4.3.2 Surface roughness of the magnet-working surface and of the workload surface.
4.3.3 Composition and mass of workload.
4.3.4 Temperature of the magnet. The magnetic properties of all magnet materials are reduced at elevated temperatures. The magnetic properties of different magnet materials decay at different rates and, if elevated temperatures are a concern to the user, this effect should be evaluated. Note in particular that electromagnets, which conduct electric current through a coil, will generate heat thereby varying the coil resistance and affecting the magnetic capabilities.
4.3.5 Variations in test equipment and/or execution of test by operator.
5.0 Apparatus
5.1 A test plate made of 1018 cold rolled steel, ASTM A794 (current edition), with a surface area large enough for the magnet-working surface to make 100% contact. A surface roughness of 63 micro inches, and a flatness or 0.001 " over the contact surface is required. Plate thickness must be such as to absorb all lines of magnetic flux emanating from the magnet, i.e., remains unsaturated.
5.2 Gauss meter to check for saturation of test plate.
5.3 Surface roughness and flatness measuring devices.
5.4 Fixtures to hold the magnet and the test plate evenly through the magnet center of force while a load is applied to separate the magnet from the test plate.
5.5 A method or device to provide a gradually increasing pulling or pushing force against the magnet and the test plate.
5.6 A device which provides a measure of the total force being exerted between the magnet and test plate.

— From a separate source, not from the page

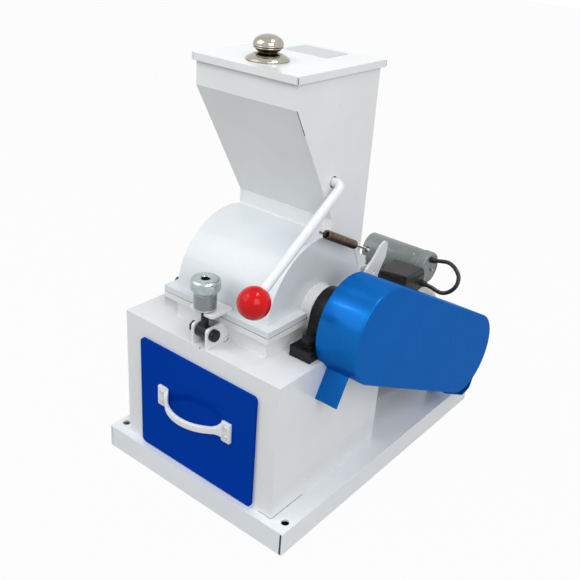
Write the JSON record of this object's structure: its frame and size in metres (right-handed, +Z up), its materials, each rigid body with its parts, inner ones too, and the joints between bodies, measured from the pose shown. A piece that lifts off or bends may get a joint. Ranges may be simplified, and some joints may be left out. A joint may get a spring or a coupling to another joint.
{
  "type": "grain mill",
  "caption": "Laboratory hammer mill on a folded steel tray, with a lidded hopper, sprung feed lever, clamped milling chamber, flour drawer and a guarded belt drive from an electric motor.",
  "frame": {"origin": "middle of the four fixing holes of the tray, on its top face, 35 mm above the floor", "axes": "+Z up; +Y from the drawer back to the motor; +X to the right seen from the drawer, towards the belt guard"},
  "size_m": [0.3525, 0.5092, 0.6075],
  "materials": {
    "white_paint": "gloss",
    "base_paint": "satin",
    "blue_paint": "gloss",
    "zinc": "satin",
    "steel": "machined",
    "hardened_steel": "dark",
    "black_iron": "painted black",
    "black_oxide": "black",
    "motor_alloy": "cast",
    "motor_sheet": "satin",
    "capacitor_shell": "satin",
    "capacitor_end": "satin",
    "black_plastic": "matte",
    "cable": "matte",
    "belt": "matte",
    "gasket": "matte",
    "ball": "gloss",
    "nickel": "polished",
    "plate": "satin",
    "spring": "dark bronze",
    "nut_zinc": "zinc plated",
    "pulley_iron": "grey iron"
  },
  "bodies": {
    "frame": {"base_tray": "base_paint", "lower_box": "white_paint", "drawer_runners": "zinc", "lower_casing": "white_paint", "flange_gasket": "gasket", "sieve": "zinc", "seal_housings": "white_paint", "bearing_housings": "black_iron", "bearing_outer_rings": "steel", "bearing_bolts": "black_oxide", "hinge_brackets": "white_paint", "hinge_pin": "zinc", "cover_rests": "white_paint", "clamp_ears": "white_paint", "clamp_pivot": "black_oxide", "motor_rails": "base_paint", "motor_housing": "motor_alloy", "motor_end_bells": "motor_alloy", "motor_fan_cover": "motor_sheet", "motor_bolts": "zinc", "capacitor_body": "capacitor_shell", "capacitor_cap": "capacitor_end", "terminal_box": "black_plastic", "terminal_lid": "black_plastic", "cable_glands": "black_plastic", "capacitor_cable": "cable", "v_belt": "belt", "belt_guard": "blue_paint", "guard_brackets": "blue_paint", "upper_casing": "white_paint", "hopper": "white_paint", "cover_lug": "white_paint", "hinge_leaves": "white_paint", "breaker_plate": "steel"},
    "drawer": {"drawer_bin": "zinc", "drawer_front": "blue_paint", "drawer_handle": "white_paint", "handle_screws": "zinc"},
    "lid": {"hopper_lid": "white_paint", "lid_knob": "nickel", "lid_plate": "plate"},
    "gate_lever": {"feed_lever": "white_paint", "ball_knob": "ball", "gate_flap": "zinc", "gate_spring": "spring"},
    "swing_bolt": {"eye_bolt": "black_oxide"},
    "washer": {"clamp_washer": "zinc"},
    "nut": {"clamp_nut": "nut_zinc"},
    "rotor": {"rotor_shaft": "steel", "rotor_discs": "steel", "hammer_pins": "steel", "rotor_pulley": "pulley_iron", "bearing_inner_rings": "steel"},
    "front_top_row": {"hammers_front_top": "hardened_steel"},
    "rear_top_row": {"hammers_rear_top": "hardened_steel"},
    "front_low_row": {"hammers_front_low": "hardened_steel"},
    "rear_low_row": {"hammers_rear_low": "hardened_steel"},
    "motor_rotor": {"motor_shaft": "steel", "motor_fan": "black_plastic", "motor_pulley": "pulley_iron"}
  },
  "joints": [
    {"name": "drawer_slide", "type": "slide", "parent": "frame", "child": "drawer", "axis": [0, -1, 0], "range_m": [0, 0.18]},
    {"name": "lid_lift", "type": "slide", "parent": "frame", "child": "lid", "axis": [0, 0, 1], "range_m": [0, 0.1]},
    {"name": "feed_lever_pivot", "type": "hinge", "parent": "frame", "child": "gate_lever", "pos_m": [0, -0.08, 0.403], "axis": [-1, 0, 0], "range_deg": [0, 35], "stiffness_Nm_per_rad": 1.5, "springref_deg": -20.05, "deforming": ["gate_spring"]},
    {"name": "clamp_swing", "type": "hinge", "parent": "frame", "child": "swing_bolt", "pos_m": [0, -0.22, 0.217], "axis": [1, 0, 0], "range_deg": [0, 92]},
    {"name": "clamp_nut_lift", "type": "slide", "parent": "swing_bolt", "child": "washer", "axis": [0, 0, 1], "range_m": [-0.0012, 0.006]},
    {"name": "clamp_nut_spin", "type": "hinge", "parent": "washer", "child": "nut", "pos_m": [0, -0.22, 0.27], "axis": [0, 0, 1], "range_deg": [-288, 1440]},
    {"name": "rotor_spin", "type": "hinge", "parent": "frame", "child": "rotor", "pos_m": [0, -0.095, 0.2355], "axis": [1, 0, 0], "continuous": true},
    {"name": "motor_spin", "type": "hinge", "parent": "frame", "child": "motor_rotor", "pos_m": [0, 0.163, 0.099], "axis": [1, 0, 0], "continuous": true},
    {"name": "front_top_swing", "type": "hinge", "parent": "rotor", "child": "front_top_row", "pos_m": [0, -0.12894, 0.26944], "axis": [1, 0, 0], "range_deg": [-270, 3]},
    {"name": "rear_top_swing", "type": "hinge", "parent": "rotor", "child": "rear_top_row", "pos_m": [0, -0.06106, 0.26944], "axis": [1, 0, 0], "range_deg": [-3, 270]},
    {"name": "front_low_swing", "type": "hinge", "parent": "rotor", "child": "front_low_row", "pos_m": [0, -0.12894, 0.20156], "axis": [1, 0, 0], "range_deg": [-183, 93]},
    {"name": "rear_low_swing", "type": "hinge", "parent": "rotor", "child": "rear_low_row", "pos_m": [0, -0.06106, 0.20156], "axis": [1, 0, 0], "range_deg": [-93, 183]}
  ],
  "couplings": [
    {"joint": "clamp_nut_lift", "follows": "clamp_nut_spin", "m_per_rad": 0.00023873},
    {"joint": "motor_spin", "follows": "rotor_spin", "ratio": 0.8}
  ]
}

5.7 A method for recording the peak force at which breakaway occurs.
Suggested apparatus for measuring breakaway force:
Test plate mounted on roller bearings to allow self-alignment so that load is applied to magnet through magnet's center of force. Load cell (strain gauge) that relies on resistance change with force applied. Resistance change leads to change in current flow, which can be measured. Output can be read by device calibrated to give results in appropriate units of measure. Output devices should, as a minimum, be able to retain peak readings. Many standard commercial devices are available.